One of the speakers was a Colombian missionary who described the
miserable conditions in free trade zones in Colombia and the
Dominican Republic. Abuse, injustice, and exploitation were the
rule, he said.
The Haitian Platform for an Alternative Development (PAPDA) sent
delegations to Marie Bahoux on Apr. 9 and May 3 to gather
information and bring solidarity to the peasants there. According
to a PAPDA report, the free trade zone will only "impoverish the
Haitian peasantry and reduce it to a new slavery." According to
the National Association of Haitian Agro-Professionals (ANDAH),
before proceeding with the zone, the government must carry out a
study "on the potential of the [Marie Bahoux] area and its
importance in local and national food production."

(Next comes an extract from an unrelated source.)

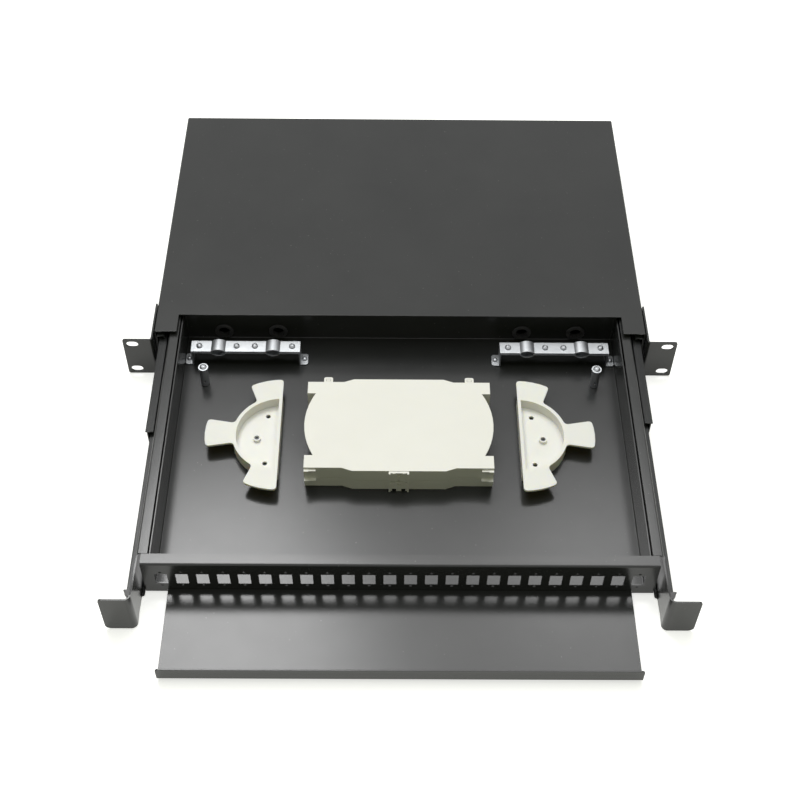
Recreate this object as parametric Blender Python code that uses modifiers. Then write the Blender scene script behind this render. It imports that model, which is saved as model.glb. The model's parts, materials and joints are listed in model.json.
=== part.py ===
"""A 19-inch one-unit fibre termination box with a sliding drawer, shown with the drawer pulled out.

Lengths are in metres. X runs to the right, Y to the back and Z up.
Depths are measured from the front face of the rack ears, which is Y = 0 until the last step
moves everything so that the origin is under the middle of the whole object.
"""

import math

import bmesh
import bpy
from mathutils import Matrix, Vector

# Sheet metal, and the gaps between neighbouring pieces
SHEET = 0.0012
BEND_RADIUS = 0.0012
SEAT = 0.0003
PLAY = 0.0003
OVERSHOOT = 0.0020
SMOOTH_ANGLE = 40

# Housing
RACK_WIDTH = 0.4826
EAR_REACH = 0.0263
HOUSING_HEIGHT = 0.0437
HOUSING_REAR = 0.303
HOUSING_SIDE_FRONT = 0.0105
COVER_TAB_WIDTH = 0.0198
COVER_NOTCH_DEPTH = 0.0200
SEAM_GAP = 0.0004
REAR_ENTRY_DIAMETER = 0.0200
REAR_ENTRY_INSET = 0.0638

# Rack ears
EAR_SHEET = 0.0016
EAR_LEG_DEPTH = 0.0437
EAR_CORNER = 0.0020
SLOT_INSET = 0.0081
SLOT_EDGE = 0.005975
SLOT_LENGTH = 0.0105
SLOT_HEIGHT = 0.0068
EAR_SCREW_DIAMETER = 0.0040
EAR_SCREW_HEAD = 0.0074
EAR_SCREW_DEPTHS = (0.0170, 0.0350)
EAR_SCREW_SUNK = 0.0001
EAR_SOCKET_DIAMETER = 0.0024
EAR_SOCKET_DEPTH = 0.0011

# Drawer, at rest in the pulled-out position
DRAWER_REAR = 0.0410
PANEL_FACE = -0.2258
LIP_FACE = -0.3027
PAN_GAP = 0.0010
DRAWER_FLOOR_TOP = 0.0040
DRAWER_HEADROOM = 0.0030
TRAY_SETBACK = 0.0117
LIP_TOP = 0.0170
REAR_HOLE_DIAMETER = 0.0150
REAR_HOLE_HEIGHT = 0.0132
REAR_HOLE_INSETS = (0.0817, 0.0331)
GROMMET_COLLAR = 0.0013
GROMMET_WALL = 0.0018
GROMMET_LIP = 0.0014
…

Meanwhile, the Haitian Parliament has announced, rather tardily,
that it will soon deliberate on free trade zone legislation.
PETIT GOÂVE:
POLICE ARREST MAN ACCUSED IN JOURNALIST SLAYING
Haitian police have arrested a leader of the group accused of
killing radio journalist Brignol Lindor last Dec. 3 in this
southern town (see Haïti Progrès, Vol. 19, No. 39, 12/12/01).
Fritz Doudoute, one of the leaders of the pro-Lavalas "Dòmi nan
bwa" (Sleep in the Woods) popular organization, was picked up on
May 6 and went before a judge on May 8.
"We heard Doudoute and his case is now before the examining
magistrate," said Dumerzier Bellande, the local government
representative. "He has now been returned to jail."
Doudoute admitted that he was a member of "Dòmi nan bwa" and
practically acknowledged that Lindor's killing was a political
payback for the near-fatal beating of a pro-Lavalas militant the
day before by partisans of the Democratic Convergence, an
opposition front.
"They didn't know that Brignol was a journalist," Doudoute
declared, referring to the mob that fatally attacked Lindor
because "he was with the Convergence, he was one of them."